Municipal election changes support transparency
Provincial Press Release November 4, 2020 @ 2:55pm published November 5, 2020 @ 7:40am.
Alberta’s government is taking action to ensure fairness among third-party advertisers and reducing red tape in municipal elections.
Keeping elections fair, increasing accountability and reducing red tape are the goals of the Local Authorities Election Amendment Act, 2020 (No. 2).
Proposed changes to the Local Authorities Election Act include:
Ensuring municipal and school board elections are easily accessible and cost-effective for Albertans by holding them at the same time as a Senate vote or referendum.
Restricting the amount of money third-party advertisers can accept from donors in municipal elections by setting a contribution limit of $30,000 per donor per third-party advertiser.
“Municipal and school board elections should be fair, transparent and inclusive. These changes will help minimize costs associated with holding elections. The amendments are being brought forward now so municipalities and school boards have time to prepare for and comply with the new rules.” Tracy Allard, Minister of Municipal Affairs
“We support these changes. Allowing a Senate or referendum vote during a general election will increase the attention on all issues and voter turnout will improve.” Greg Sawchuk, reeve, Municipal District of Bonnyville
The proposed amendments reflect the government’s commitment to democratic reform. Quick facts
The next municipal and school board election will occur on Oct.18, 2021, with the nomination process beginning on Jan. 1, 2021.
Currently, the Local Authorities Election Act sets the standard municipal general election date as the third Monday in October, but gives municipalities the ability to set their election date as the preceding Saturday, while the Alberta Senate Election Act and Referendum Act require municipalities to hold these Senate elections and referendum votes on the third Monday in October.

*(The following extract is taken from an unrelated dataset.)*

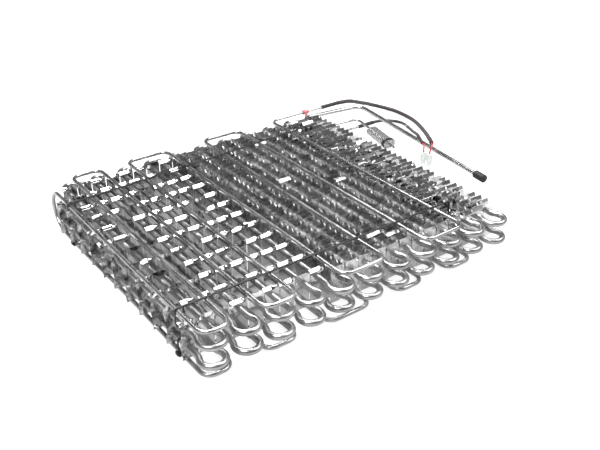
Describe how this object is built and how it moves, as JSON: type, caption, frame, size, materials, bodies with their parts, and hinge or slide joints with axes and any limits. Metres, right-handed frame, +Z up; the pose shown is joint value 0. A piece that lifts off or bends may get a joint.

The Local Authorities Election Act defines a third-party advertiser as an individual, corporation, or group, but not a candidate. Third-party advertisers are required to register with the municipality they intend to advertise in when they have incurred or plan to incur expenses of at least $1,000 for election advertising, or they have accepted or plan to accept at least $1,000 in election advertising contributions.
If passed, the changes will take effect on Jan. 1, 2021.